When push came to shove, despite saying he would side with their victims, Cameron sided with the strong not the weak. Miliband sided with the weak not the strong. That is leadership. This is a side issue for the campaign but one worth reflecting on, for it exposes the real agenda behind the viciousness in display over thousands of front pages in recent years, culminating in the hate-filled hysteria of recent days. Miliband dared to stand up to vested interests. That is a good sign.

So the question at the heart of this election is this ‘has Cameron done enough to deserve another five years in power?’ The polls could be wrong, but the answer that appears to be forming is No.

So then, again if the polls are borne out, the question becomes ‘has Ed Miliband done enough to be in a position to be asked to try to form a government?’ And the answer to that is yes.

It is be found in the manual signed by Cameron, and agreed by Nick Clegg, paragraph 2.12, which addresses the issue of hung Parliaments. You are likely to be hearing a lot about it this evening if the exit polls confirm the opinion polls of the last few weeks.

‘Where an election does not result in an overall majority for a single party, the incumbent government remains in office unless and until the Prime Minister tenders his or her resignation and the Government’s resignation to the Sovereign. An incumbent government is entitled to wait until the new Parliament has met to see if it can command the confidence of the House of Commons, but is expected to resign if it becomes clear that it is unlikely to be able to command that confidence and there is a clear alternative.’ The clear alternative is likely to be Ed Miliband’s ability to command a Commons majority for a Queen’s Speech.

Now there is one other big question being asked, most loudly in Scotland, and that is about whether our political system is fit for purpose. Here again I must return to the fundamental weakness of Cameron – his constant confusing of tactics and strategy and especially his woeful, shameful decision to use the too close for comfort independence referendum result to try to fight Scottish nationalism with English nationalism. He put the booster rockets under nationalism and the SNP every bit as much as Nicola Sturgeon has. Just as he was prepared to put EU membership at risk with a tactical response – the In Out referendum – to UKIP, so he is prepared to put the Union at risk.
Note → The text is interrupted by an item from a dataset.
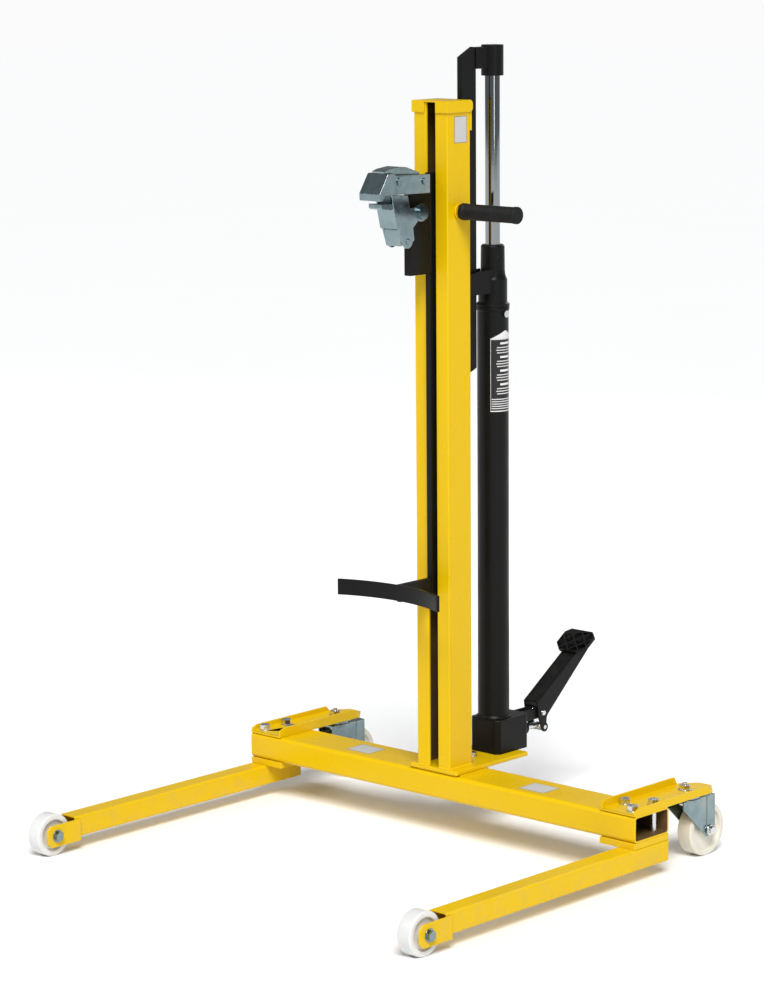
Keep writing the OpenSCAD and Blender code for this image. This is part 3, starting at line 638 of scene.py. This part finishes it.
turned("drawn_jack_tube",
       [(TUBE_BORE_R, 212), (32, 206), (32, 209), (TUBE_R + 0.2, 212), (TUBE_R, 994),
        (31.6, 995.5), (31.6, 1001), (30.8, 1002), (TUBE_BORE_R, 1002)],
       BLACK, "jack_tube", 128, 0.8)
turned("ground_ram_rod",
       [(ON_AXIS, 580), (ROD_R, 580), (ROD_R, 1475), (ROD_R - 0.8, 1476), (ON_AXIS, 1476)],
       CHROME, "ram_rod", 96, 0.4)


# ---- grip and springs -----------------------------------------------------------------

def grip():
    """Rubber grip with fine rings between two end collars."""
    start, end = 51.0, 184.0
    bore, collar, ring, groove = 10.05, 15.8, 15.0, 14.0        # radii
    collar_width, end_wall, pitch = 8, 6, 5.2
    profile = [(bore, start), (collar, start), (collar, start + collar_width)]
    x = start + collar_width + 2
    while x < end - collar_width - 4:
        profile += [(groove, x), (ring, x + 1.0), (ring, x + 3.2), (groove, x + 4.2)]
        x += pitch
    profile += [(collar, end - collar_width), (collar, end - 1.5), (14.3, end), (ON_AXIS, end),
                (ON_AXIS, end - end_wall), (bore, end - end_wall)]
    bm = lathe(profile, 64, along_x((0, MAST_Y, HANDLE_Z)))
    node = "handle_grip"
    add("ribbed_grip", bm, RUBBER, body_of(node), (node,), 40)
    done.add("handle_grip")


COIL_STEPS = 28                           # points in one turn of a spring


def coil(bm, y, z, radius, wire_r, turns):
    """A close coil about an axis along X; the wire is a little thin, so no turns touch."""
    half = turns * wire_r * 1.02
    n = turns * COIL_STEPS
    pts = []
    for i in range(n + 1):
        a = 2 * math.pi * i / COIL_STEPS
        x = -half + 2 * half * i / n
        pts.append((x, y + radius * math.cos(a), z + radius * math.sin(a)))
    sweep(bm, pts, wire_r * 0.94)


def springs():
    """The pedal's return spring, and the jaw's closing spring with the pin it sits on."""
    pedal = bmesh.new()
    coil(pedal, Y(304), 192, 9, 1.7, 3)

    jaw = bmesh.new()
    y, z, pin_r, pin_half = Y(-84), 1145, 5, 22.5
    coil(jaw, y, z, 6.6, 1.6, 6)
    pin = [(ON_AXIS, -pin_half), (pin_r, -pin_half), (pin_r, pin_half), (ON_AXIS, pin_half)]
    lathe(fillet(pin, 0.6), 40, along_x((0, y, z)), jaw)

    for node, bm in (("pedal_spring", pedal), ("jaw_spring", jaw)):
        add("coiled_" + node, bm, ZINC, body_of(node), (node,))
        done.add(node)


grip()
springs()


# ---- welds ----------------------------------------------------------------------------

def welds():
    """Weld beads, joined into one piece on each of the frame, the carriage and the jack."""
    bm = bmesh.new()
    for side in (-1, 1):
        # mast to base plate
        weld(bm, (side * 41, Y(4), 139.5), (side * 41, Y(64), 139.5))
        weld(bm, (side * 13, Y(2), 139.5), (side * 39, Y(2), 139.5))
        weld(bm, (side * 13, Y(66), 139.5), (side * 39, Y(66), 139.5))
        # leg plate to leg tube, base plate to cross beam
        weld(bm, (side * 447, Y(2), 66.5), (side * 447, Y(98), 66.5), 2.2)
        weld(bm, (side * 58, Y(12), 128.5), (side * 58, Y(88), 128.5), 2.2)
        # wheel cheeks to the end of the leg
        for cheek in (-1, 1):
            x = side * LEG_X + cheek * 21
            weld(bm, (x, Y(-499), 29), (x, Y(-499), 58), 2.0)
    # handle bar to mast
    handle = [(44.5, MAST_Y + 14 * math.cos(a), HANDLE_Z + 14 * math.sin(a)) for a in circle(60)]
    sweep(bm, handle, 1.6, closed=True, ripple=0.2)
    add("frame_welds", bm, YELLOW, body_of("cross_beam"), smooth=60)

    bm = bmesh.new()
    for x in (-7, 7):
        # ram head to lift arm, clamp bracket to carriage bar
        weld(bm, (x, Y(123.5), 1450), (x, Y(123.5), 1486), 2.4)
        weld(bm, (x, Y(-7), 1084), (x, Y(-7), 1256), 2.2)
    add("carriage_welds", bm, BLACK, body_of("lift_arm"), smooth=60)

    bm = bmesh.new()
    # jack tube to its block, stay to the mast
    foot = [(31.5 * math.cos(a), JACK_Y + 31.5 * math.sin(a), 207.5) for a in circle(150)]
    sweep(bm, foot, 2.2, closed=True, ripple=BEAD_RIPPLE)
    for x in (-14, 14):
        weld(bm, (x, Y(67), 1033), (x, Y(67), 1064), 2.0)
    add("jack_welds", bm, BLACK, body_of("jack_tube"), smooth=60)


welds()


# ---- labels without any lettering -----------------------------------------------------

LABEL_FROM, LABEL_TO = -58, 62            # degrees round the jack tube
LABEL_LOW, LABEL_TOP = 804, 943           # heights
EDGE_R, FIELD_R, BAR_R = 30.10, 30.16, 30.22
LABEL_BACK_R = TUBE_R + 0.02


def curved(bm, a0, a1, z0, z1, r):
    """A thin panel wrapped on the jack tube between two angles and two heights."""
    n = max(2, int(abs(a1 - a0) / 3))
    grid = []
    for k in range(n + 1):
        a = math.radians(a0 + (a1 - a0) * k / n)
        c, d = math.cos(a), math.sin(a)
        grid.append([bm.verts.new((q * c, JACK_Y + q * d, z)) for q, z in
                     ((LABEL_BACK_R, z0), (r, z0), (r, z1), (LABEL_BACK_R, z1))])
    for k in range(n):
        for i in range(4):
            j = (i + 1) % 4
            bm.faces.new((grid[k][i], grid[k + 1][i], grid[k + 1][j], grid[k][j]))
    bm.faces.new(list(reversed(grid[0])))
    bm.faces.new(grid[-1])


def jack_label():
    """A dark panel with a pale edge, a gabled top and rows of blank bars."""
    body, slot = body_of("jack_tube"), SLOTS["jack_tube"]
    bm = bmesh.new()
    curved(bm, LABEL_FROM, LABEL_TO, LABEL_LOW, LABEL_TOP, EDGE_R)
    strips = 20
    width = (LABEL_TO - LABEL_FROM) // strips
    for k in range(strips):
        gable = 15.5 * (1 - abs(k - 9.5) / 10)
        a = LABEL_FROM + width * k
        curved(bm, a, a + width, LABEL_TOP - 1, LABEL_TOP + gable, EDGE_R)
    add("label_edge", bm, LABEL_WHITE, body)

    bm = bmesh.new()
    curved(bm, LABEL_FROM + 1.5, LABEL_TO - 1.5, LABEL_LOW + 2, LABEL_TOP - 2, FIELD_R)
    add("label_field", bm, LABEL_BLACK, body)

    bm = bmesh.new()
    for group in range(4):
        top = LABEL_TOP - 7 - group * 26
        curved(bm, -22, 26, top - 4, top, BAR_R)
        for row in range(3):
            z = top - 9 - row * 5
            curved(bm, -34 - 3 * (row % 2), 38 + 4 * ((row + group) % 2), z - 1.6, z, BAR_R)
    for row in range(5):
        z = LABEL_LOW + 23 - row * 4.4
        curved(bm, LABEL_FROM + 4, LABEL_TO - 4, z, z + 1.6, BAR_R)
    add("label_bars", bm, LABEL_WHITE, body)


def sticker(name, centre, u, v, w, h):
    """Flat blank sticker: a pale grey field inside a darker grey edge."""
    u, v = Vector(u), Vector(v)
    n = u.cross(v)
    for tag, inset, top, material in (("_edge", 0, 0.16, STICKER_EDGE),
                                      ("_field", 1, 0.22, STICKER_FIELD)):
        x, y = w / 2 - inset, h / 2 - inset
        m = Matrix((u, v, n)).transposed().to_4x4()
        m.translation = Vector(centre) + n * (top / 2)
        bm = plate([(-x, -y), (x, -y), (x, y), (-x, y)], top, m)
        add(name + tag, bm, material, body_of("cross_beam"))


LABEL_WHITE = printed("printed_white", (0.80, 0.80, 0.79), (0.68, 0.68, 0.67))
LABEL_BLACK = printed("printed_black", (0.010, 0.010, 0.011), (0.006, 0.006, 0.007))
STICKER_EDGE = printed("sticker_edge", (0.16, 0.16, 0.165), (0.12, 0.12, 0.125))
STICKER_FIELD = printed("sticker_field", (0.56, 0.56, 0.55), (0.48, 0.48, 0.47))
jack_label()
sticker("left_beam_sticker", (-220, Y(49), 128), (1, 0, 0), (0, 1, 0), 60, 48)
sticker("right_beam_sticker", (225, Y(45), 128), (1, 0, 0), (0, 1, 0), 60, 48)
sticker("mast_sticker", (41, Y(39), 1343), (0, -1, 0), (0, 0, -1), 34, 49)


# ---- CAD nodes that are shown as they are ---------------------------------------------

for node in frame["nodes"]:
    if node not in done:
        mesh = frame["nodes"][node].data
        mesh.materials.clear()
        mesh.materials.append(MATERIAL_OF_SLOT[SLOTS[node]])
        for poly in mesh.polygons:
            poly.use_smooth = True
        mesh.set_sharp_from_angle(angle=math.radians(35))


# ---- floor ----------------------------------------------------------------------------

def floor():
    bm = bmesh.new()
    bmesh.ops.create_grid(bm, x_segments=8, y_segments=8, size=FLOOR_HALF)
    me = bpy.data.meshes.new("floor")
    bm.to_mesh(me)
    bm.free()
    o = bpy.data.objects.new("floor", me)
    scene.collection.objects.link(o)
    me.materials.append(floor_material())


camera()
studio()
floor()
bpy.context.view_layer.update()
His attempt to portray Scottish MPs as somehow inferior or unworthy has been disgusting. His handling of Scotland and Europe alone, let alone all the broken promises, render him unfit for purpose.

What it shows – as do his billions of hidden benefit cuts and his billions of unfunded spending promises on the NHS – is that he is prepared to say and do anything to have a few more weekends clinging on the right to chillax at Chequers. He does not deserve to win. That is why I believe he won’t.

Ed Miliband, if he does become Prime Minister, will do so having shown he can make and win difficult arguments and do so in the face of a wave of powerful vested interests who have thrown all the money and the lies they can muster.

The question then will be ‘is he up to the job?’ That was the question the public asked of David Cameron by putting him on a period of probation by denying him a majority and forcing him to work with others.

As with every Prime Minister, we will only fully know when it happens. Having watched and worked with Ed Miliband closely over this campaign, and having seen him grow into the role as the heat has risen, I think he will be able to answer that question in the affirmative much more convincingly than Cameron has. I certainly hope he gets the chance. I for one believe he has earned it.